Advisor: Florencia Montagnini
In the Oueme Basin, primarily in the Republic of Benin, riparian forest cover borders the many waterways, providing ecosystem services at local, regional, and basin-wide scales. However with agricultural expansion, market growth, and increasing access to roads, riparian forests may be under new anthropogenic threats. Identifying and monitoring riparian forest cover in the context of current land-use change is important to maintaining the integrity of these forests and their hydrologic networks in central Benin. Remote sensing has the potential to play an important role in this effort. This project compares the viability of the land-use change sensing techniques of normalized difference vegetation index (NDVI) overlay, unsupervised classification, and supervised classification for detecting changes in riparian forest cover in the central Oueme Basin in the Republic of Benin using Landsat TM and ETM+ images from 1986 and 2000. Qualitative observation of NDVI change was found to be the most powerful tool at this scale and stage.
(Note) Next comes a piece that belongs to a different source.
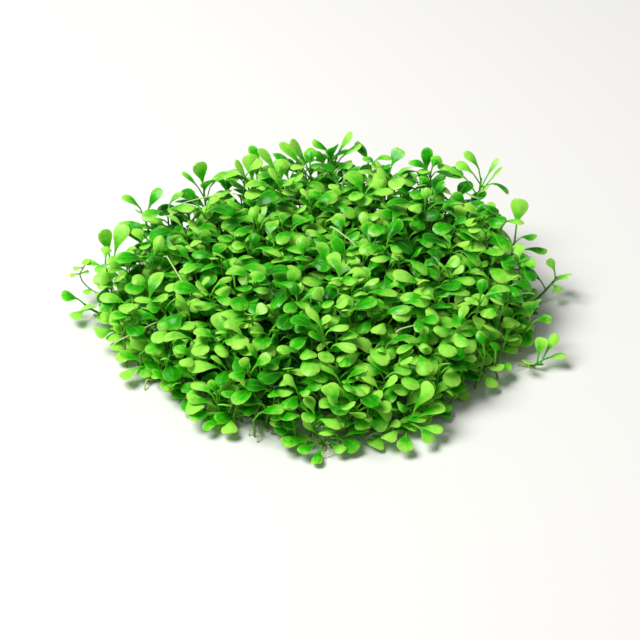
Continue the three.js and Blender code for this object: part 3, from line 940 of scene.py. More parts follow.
    def low_leaves(self, stem: Stalk, chance: Chance) -> Iterator[Leaf]:
        """Yields the leaves that a stem of the rim holds out just over the ground.

        Args:
            stem: the stem they grow on.
            chance: the stream of numbers.

        Yields:
            Each leaf that has room.
        """
        foot, top = stem.points
        outward = math.atan2(foot.y, foot.x)
        for _ in range(self.skirt_leaves):
            azimuth = outward + chance.angle(*self.skirt_swing)
            lowest, highest = self.skirt_height
            height = min(top.z, chance.between(lowest, max(highest, self.skirt_share * top.z)))
            root = stem.up((height - foot.z) / (top.z - foot.z))
            leaf = self.leaf(root, self.skirt, azimuth, chance, self.skirt_reach)
            if leaf:
                yield leaf

    def leaf(self, root: Vector, storey: Storey, azimuth: float, chance: Chance,
             further: float = 0.0) -> Optional[Leaf]:
        """Grows one leaf of a pair where it has room.

        Args:
            root: where it leaves its stem.
            storey: the ranges of its pair.
            azimuth: the direction wished for.
            chance: the stream of numbers.
            further: how far past the mat's outline it may reach, beside the outline.

        Returns:
            The leaf, or None where no try has room.
        """
        wish = storey.pick(root, azimuth, chance)
        wish.twist = chance.angle(*self.twist)
        wish.cup = chance.between(*self.cup)
        wish.tint = chance.next()
        wish.age = storey.age
        if root.z < self.lowest_pair:
            return None
        for leaf in wish.tries(self.turns, self.shorter):
            if self.inside(leaf, further) and self.crowd.has_room(leaf, storey.gap):
                return leaf
        return None

    def inside(self, leaf: Leaf, further: float) -> bool:
        """Tells whether a leaf stays off the ground, within the mat and its box, and under the canopy.

        Args:
            leaf: the leaf to try.
            further: how far past the mat's outline it may reach, beside the outline.

        Returns:
            True if it does.
        """
        tip = leaf.at(1)
        lowest = min(tip.z, leaf.at(WIDEST).z - leaf.width / 2 * abs(math.sin(leaf.twist)))
        highest = max(tip.z, *(leaf.at(share).z for share in self.crest))
        reach = self.leaf_reach + self.bulge(math.atan2(tip.y, tip.x)) + further
        return (lowest > self.ground_gap and highest < self.box_top
                and abs(tip.x) < self.box_side and abs(tip.y) < self.box_front
                and self.mat.share(tip.x, tip.y) < reach
                and tip.z < self.canopy(tip.x, tip.y) + self.over_canopy)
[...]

Future work will focus on identifying relevant classes within the riparian buffer, ignoring all others, at least for the initial classification. I hope to work on a smaller scale or at a better resolution in the future, particularly to identify the initial classes. Finally, thorough ground truth data would increase the validity of the classifications greatly. Instead of doing an identification of Riparian forests and a change analysis simultaneously, future work will begin by developing an algorithm for isolating riparian cover, and then will use it on images of different years to assess change, recognizing that decreases in riparian forests could be natural (drought) or anthropogenic (land clearing). Once the riparian buffer has been isolated and characterized, the influences of adjacent vegetation could be considered. Field work from June to August 2007 will provide some data for future assessments.